Not Omicron so holding off on the full discussion but if you haven’t seen the thread discussing an attempt to publish a paper with the CDC, you should go ahead and read it now, in a ‘offered without comment’ kind of way, in the meantime.
Probability Updates
I was asked in a comment whether I am measuring my calibration. The answer is that I am not, and I consider that but a small part of prediction evaluation, but if someone else wants to do that (without me anchoring you on how to do that measurement) by all means go ahead.
Chance that Omicron has a 100% or bigger transmission advantage in practice versus Delta: 65% → 70% (EDIT: → 60%)
The new study says 161% in vaccinated people, 266% in the boosted, 17% in the unvaccinated. I originally thought that was more than 100%, but I did the math wrong and it’s not, so I should have adjusted the other way, but one does not edit prediction probabilities cause that’s cheating.
Chance that Omicron is importantly (25%+ in the same person) less virulent than Delta: 80% → 85%.
Chance that Omicron is vastly (75%+ in the same person) less virulent than Delta: 20% → 20%.
Didn’t get much new evidence and thus not much additional clarity, but if there wasn’t at least the 25% level we’d expect to see trouble in ways we are not seeing, so we can get more confident there.
Chance we will be getting boosters modified for Omicron within 6 months of our previous booster shot: 25% → 20%.
Israel floated a fourth shot when it still mattered and pulled back.

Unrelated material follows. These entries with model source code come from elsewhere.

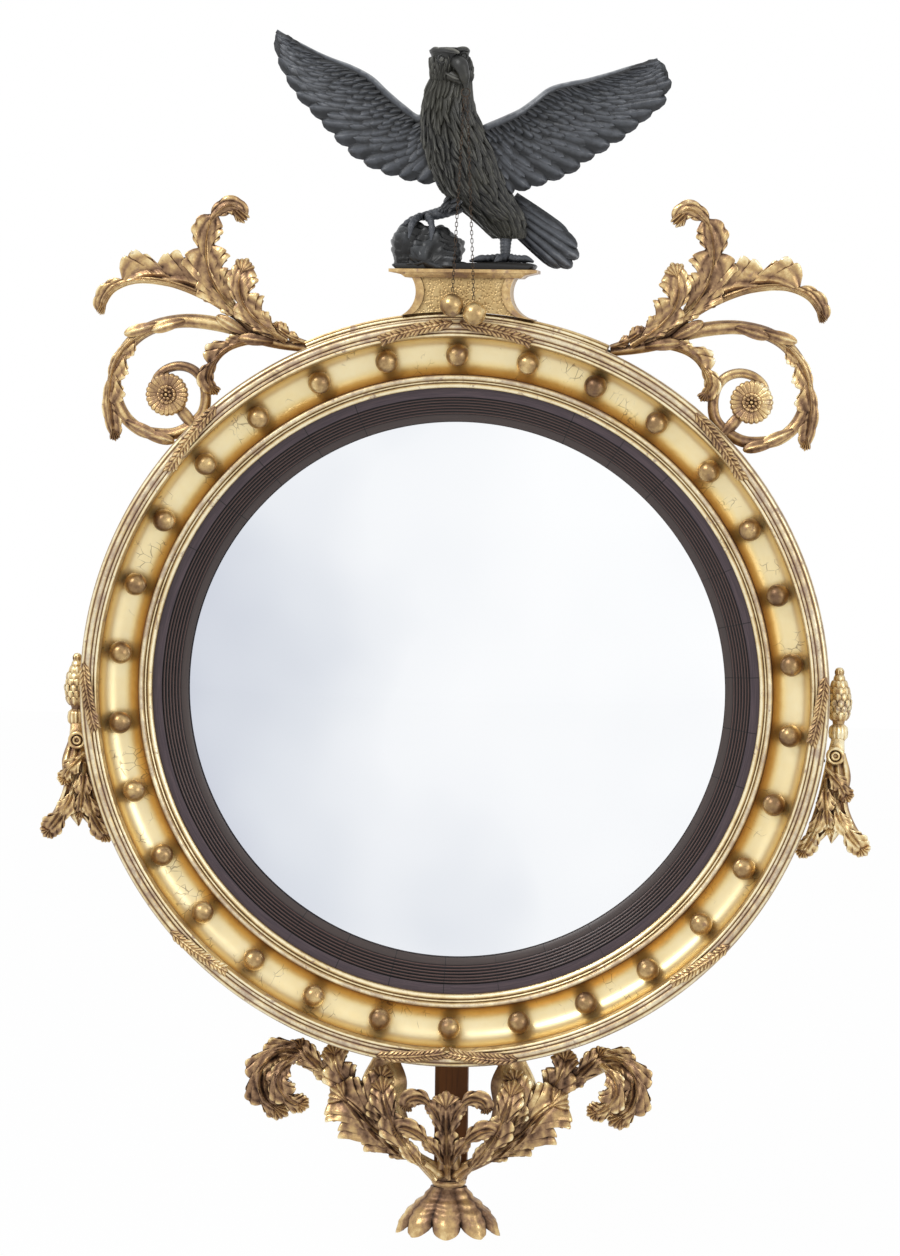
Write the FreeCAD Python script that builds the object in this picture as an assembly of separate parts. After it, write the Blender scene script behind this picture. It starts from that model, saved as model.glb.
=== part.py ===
import FreeCAD, Part
import math
import os
from FreeCAD import Rotation, Vector

# A round convex mirror in a gilt cove frame, with a carved black eagle on its crest.
# Millimetres. X runs to the viewer's right, Z up, and the front faces -Y.
# The wall is the plane y = 0, and the mirror's axis is the Y axis.
# Ring sections are written as (radius, y), and carved outlines as (x, z).

# --- the rings, from the glass outwards ---
sight_r = 294.0          # edge of the visible glass
slip_fillet_w = 8.0      # flat sight fillet of the dark slip
slip_reed_w = 18.5       # its reeded band
slip_reed_count = 6
slip_reed_rise = 1.2
slip_band_w = 12.5       # its flat outer band
slip_tongue_w = 8.5      # the part of the slip that lies under the ring's lip
slip_depth = 20.0        # from the glass seat to the face of the outer band
bead_w = 14.3            # gilt bead moulding that covers the slip's joint
bead_h = 13.0
bead_seat_w = 11.0
cove_w = 39.5            # clear width of the cove
cove_arc_r = 23.2        # radius of its section
cove_arc_in = 22.3       # from the cove's outer edge in to the arc's centre
cove_arc_front = 6.4     # from the shoulder back to the arc's centre
rim_w = 20.5             # reeded rim
rim_overhang = 7.0       # how far the rim laps over the ring's side
rim_lap = 12.0           # how far that lap comes back
rim_h = 11.0
rim_reed_rise = 1.6
shoulder_y = -74.0       # face of the ring under the rim
glass_seat_y = -22.0     # rear face of the slip, against the glass
seat_y = -36.0           # rear face of the ring's lip
lip_front_y = -44.0      # seat of the bead
back_chamfer = 6.0

# --- glass and back ---
plate_lap = 16.0         # how far the plate lies under the slip
plate_t = 4.0
plate_sphere_r = 1340.5
plate_rim_gap = 0.2      # between the plate and the slip's rear edge
rebate_w = 8.0           # room round the slip's tongue
block_arc = 5.0          # degrees that one glazing block covers
block_count = 8
block_lap = 6.0          # how far a block reaches behind the plate
backboard_t = 8.0
backboard_lap = 10.0
backboard_screw_count = 8

# --- fits ---
gap = 0.3                # between pieces that lie against each other
pin_gap = 0.1            # round pins, pegs and screws

# --- gilt balls ---
ball_d = 25.0
ball_count = 30
ball_set_in = 18.5      # from the cove's outer edge in to the balls' circle
peg_r = 3.0
peg_depth = 8.0

# --- leaf ties over the rim ---
tie_t = 1.8
tie_w = 15.0
tie_lobes = 5
tie_spans = [(0.6, 11.6), (40.0, 52.0), (86.0, 96.0), (131.0, 141.0), (169.0, 179.2)]

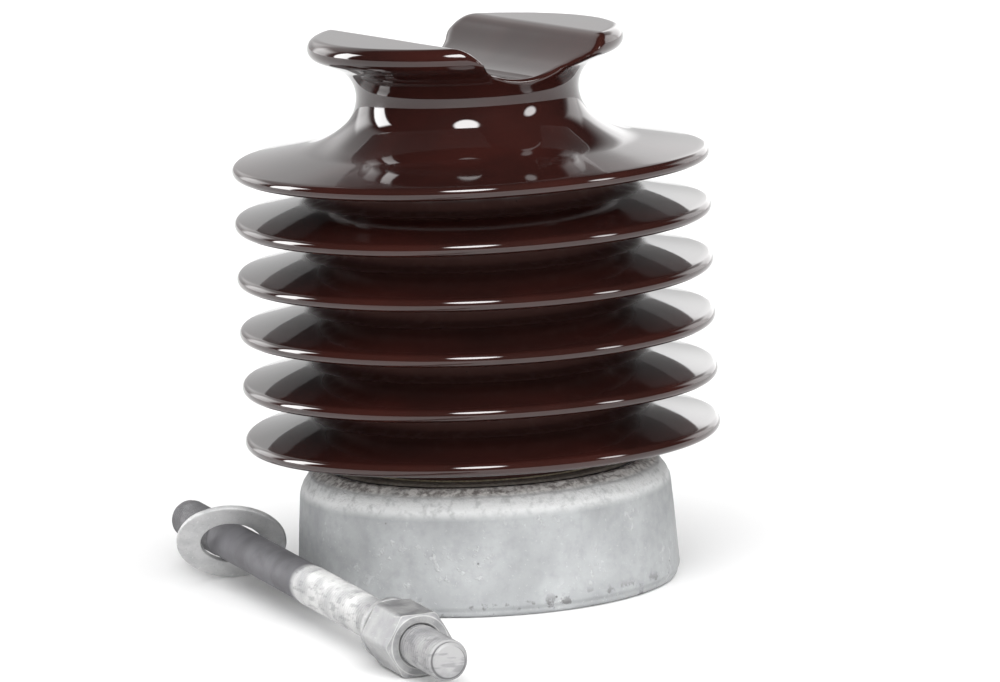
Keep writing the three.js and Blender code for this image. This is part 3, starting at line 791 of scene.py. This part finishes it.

On reflection I see it as less likely that, in a world where Omicron is rapidly declining, we’ll tell people to get fourth shots this quickly, especially with severe disease protections holding.
Chance we are broadly looking at a future crisis situation with widely overwhelmed American hospitals, new large American lockdowns and things like that: 15% → 10%.
The math seems to indicate that the major city hospitals, under large vaccination rates with good capacity, will hold. If that’s true, even with the rural ones already in trouble now, I don’t see a way for this to be a crisis that makes this true, and everyone is moving towards a ‘life must go on’ position. I’m not ready to call this quite yet, panic can still be a thing, but Washington DC is being hit very hard and mostly not flinching. In another week we can likely mostly write this off, except in the scenarios where we suddenly can’t.
Generation time (serial interval) of Omicron is 3.5 days or less: 85% → 85%.
Didn’t learn much, the superspreader event wasn’t that helpful.
Hold on a minute... Omicron seems to be mainly concentrated in the upper respiratory tract, unlike Delta and the original Wuhan strain.
Evidence that Omicron is displacing Delta comes mainly from sequencing done on PCR tests - but PCR tests are done based on taking swabs from the nose and tonsils, i.e. the upper respiratory tract. So how do we know that there aren't many patients that have BOTH Omicron AND Delta, but with the Delta concentrated in their lungs and the Omicron concentrated in their upper respiratory tract? Couldn't that be the case?
And how do we know that deaths attributed to Omicron aren't actually deaths due to Delta having been in the victim's lungs? Particularly since, as I understand it, previous strains, when they cause fatalities, typically end up killing the patient AFTER the virus has already been pretty much cleared from the body - it's an immune system overreaction!
What would you estimate is the probability of the CDC identifying Omicron as a Variant of High Consequence?